Format: Conference Object
Language:English
Published: 2023
Subjects:
Online Access:https://gfzpublic.gfz-potsdam.de/pubman/item/item_5016633
Description
Summary:The overturning streamfunction as measured at the OSNAP (Overturning in the Subpolar North Atlantic Program) mooring array represents the transformation of warm/salty Atlantic Water into cold/fresh North Atlantic Deep Water (NADW). The magnitude and variability of the overturning at the OSNAP mooring array can therefore be linked to the water mass transformation by air--sea buoyancy fluxes and mixing in the region to the north of the OSNAP array. Here, we estimate these water mass transformations using a combination of observational-based, reanalysis-based and model-based datasets. Our results highlight that air-sea fluxes alone cannot account for the time-mean magnitude of the overturning at OSNAP, and therefore a residual mixing-driven transformation is required to explain the difference. Further we show that the seasonal to interannual variability of the overturning streamfunction at OSNAP cannot be linked to changes in the transformation by air--sea fluxes and mixing. This implies that water mass transformation anomalies in the region to the north of the OSNAP array do not manifest as overturning variability at the latitude of the OSNAP array on seasonal to interannual timescales.
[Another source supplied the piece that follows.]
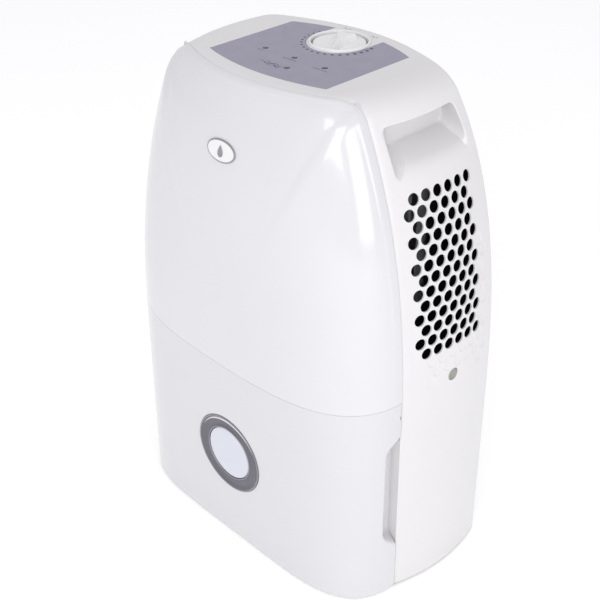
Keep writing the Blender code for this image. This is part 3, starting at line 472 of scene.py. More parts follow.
class Finish:
    """A Principled material with helpers that add procedural detail in object coordinates."""

    def __init__(self, name, colour, roughness, metallic=0.0, coat=0.0):
        self.material = bpy.data.materials.new(name)
        self.material.use_nodes = True
        self.tree = self.material.node_tree
        self.shader = self.tree.nodes["Principled BSDF"]
        self.set("Base Color", (*colour, 1))
        self.set("Roughness", roughness)
        self.set("Metallic", metallic)
        self.set("Coat Weight", coat)
        self.set("Coat Roughness", 0.06)
        self.coordinates = self.node("ShaderNodeTexCoord").outputs["Object"]

    def set(self, socket, value):
        self.shader.inputs[socket].default_value = value

    def node(self, kind, **inputs):
        made = self.tree.nodes.new(kind)
        for key, value in inputs.items():
            made.inputs[key.replace("_", " ")].default_value = value
        return made

    def join(self, output, target):
        self.tree.links.new(output, target)

    def noise(self, scale, detail, stretch=None):
        made = self.node("ShaderNodeTexNoise", Scale=scale, Detail=detail)
        source = self.coordinates
        if stretch:
            mapping = self.node("ShaderNodeMapping", Scale=stretch)
            self.join(source, mapping.inputs["Vector"])
            source = mapping.outputs["Vector"]
        self.join(source, made.inputs["Vector"])
        return made.outputs["Fac"]

    def vary(self, socket, factor, low, high):
        """Drives a number socket from a factor."""
        scaled = self.node("ShaderNodeMapRange", From_Min=0.3, From_Max=0.7, To_Min=low, To_Max=high)
        self.join(factor, scaled.inputs["Value"])
        self.join(scaled.outputs["Result"], self.shader.inputs[socket])

    def tint(self, factor, first, second):
        """Drives the colour from a factor, between two colours."""
        mix = self.node("ShaderNodeMix")
        mix.data_type = "RGBA"
        colours = [i for i in mix.inputs if i.type == "RGBA"]
        colours[0].default_value = (*first, 1)
        colours[1].default_value = (*second, 1)
        self.join(factor, mix.inputs["Factor"])
        output = [o for o in mix.outputs if o.type == "RGBA"][0]
        self.join(output, self.shader.inputs["Base Color"])

    def bump(self, factor, distance):
        made = self.node("ShaderNodeBump", Strength=1.0, Distance=distance)
        self.join(factor, made.inputs["Height"])
        self.join(made.outputs["Normal"], self.shader.inputs["Normal"])


def plastic(name, colour, roughness, coat=0.0, grain=900, depth=0.00002, cloud=0.015):
    made = Finish(name, colour, roughness, coat=coat)
    made.vary("Roughness", made.noise(60, 4), roughness * 0.85, roughness * 1.15)
    made.tint(made.noise(9, 2), [c * (1 - cloud) for c in colour], [min(1, c * (1 + cloud)) for c in colour])
    made.bump(made.noise(grain, 2), depth)
    return made.material


def metal(name, colour, roughness, metallic=1.0, stretch=(1, 1, 1), grain=500, depth=0.00003):
    made = Finish(name, colour, roughness, metallic)
    made.vary("Roughness", made.noise(grain / 4, 4, stretch), roughness * 0.75, roughness * 1.3)
    made.tint(made.noise(25, 3), [c * 0.93 for c in colour], [min(1, c * 1.05) for c in colour])
    made.bump(made.noise(grain, 3, stretch), depth)
    return made.material


SMOOTH = 0.000004  # the depth of a polished surface's grain


def make_finishes():
    """Each material slot's finish."""
    found = {
        "white_plastic": plastic("white_satin", (0.655, 0.645, 0.648), 0.33, 0.15),
        "gloss_white": plastic("white_gloss", (0.624, 0.620, 0.636), 0.16, 0.6, 300, SMOOTH),
        # A darker copy of the front's gloss white: painted shade that darkens the whole tank front against the
        # front panel.
        "tank_white_painted_shade": plastic("white_tank_painted_shade", (0.602, 0.598, 0.613), 0.17, 0.5, 300, SMOOTH),
        # A lighter copy of the white satin: painted light that brightens the knob's top, and also the collar
        # and the badge face that share it.
        "knob_white_painted_light": plastic("knob_satin_painted_light", (0.74, 0.735, 0.74), 0.3, 0.2),
        "panel_grey": plastic("panel_grey", (0.272, 0.262, 0.333), 0.42, 0, 2200, 0.00001),
        "lens_blue": plastic("window_pale", (0.58, 0.60, 0.66), 0.18, 0.4, 400, 0.000005),
        "lamp_dark": plastic("lamp_smoke", (0.035, 0.03, 0.05), 0.2, 0.5, 900, SMOOTH),
        "print_dark": plastic("print_dark", (0.045, 0.04, 0.07), 0.55),
        "rubber_grey": plastic("rubber_grey", (0.29, 0.30, 0.26), 0.7, 0, 1500, 0.00006, 0.05),
        "dark_plastic": plastic("dark_plastic", (0.035, 0.036, 0.04), 0.5, 0, 1200, 0.00005, 0.1),
        "foam_white": plastic("foam_white", (0.80, 0.80, 0.76), 0.9, 0, 900, 0.0003, 0.04),
        "black_paint": plastic("black_enamel", (0.018, 0.018, 0.02), 0.28, 0.5, 350, 0.00008, 0.1),
        "board_green": plastic("board_green", (0.02, 0.16, 0.07), 0.35, 0.4, 700, 0.00005, 0.2),
        "bezel_grey": metal("bezel_lacquer", (0.15, 0.143, 0.165), 0.42, 0.5, grain=1800, depth=0.000008),
        "silver": metal("trim_silver", (0.30, 0.295, 0.33), 0.38, 0.7, depth=0.000006),
        "badge_silver": metal("badge_silver", (0.30, 0.30, 0.33), 0.45, 0.5, depth=0.000006),
        "steel": metal("plated_steel", (0.50, 0.51, 0.53), 0.34, stretch=(1, 1, 12)),
        "coil_aluminium": metal("coil_aluminium", (0.68, 0.70, 0.72), 0.38, stretch=(1, 1, 30)),
        "copper": metal("copper_tube", (0.72, 0.36, 0.22), 0.3),
    }
    clear = Finish("tank_translucent", (0.80, 0.86, 0.90), 0.22)
    clear.set("Transmission Weight", 0.55)
    clear.set("IOR", 1.35)
    clear.bump(clear.noise(260, 3), 0.00008)
    clear.vary("Roughness", clear.noise(40, 3), 0.18, 0.32)
    found["clear_plastic"] = clear.material
    duct = Finish("duct_black", (0.004, 0.004, 0.005), 0.9)
    duct.set("Specular IOR Level", 0.05)
    duct.vary("Roughness", duct.noise(60, 4), 0.8, 0.95)
    duct.bump(duct.noise(1200, 2), 0.00005)
    found["duct_black"] = duct.material
    return found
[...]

This is likely linked to the contrasting transport time-scales and export pathways of the subpolar basins and Nordic Sea. This study therefore highlights that for ocean and climate models to realistically simulate the overturning circulation in the North Atlantic, the small scale processes and circulation pathways that lead to the mixing-driven formation of NADW must be adequately represented within the model's parameterisation scheme.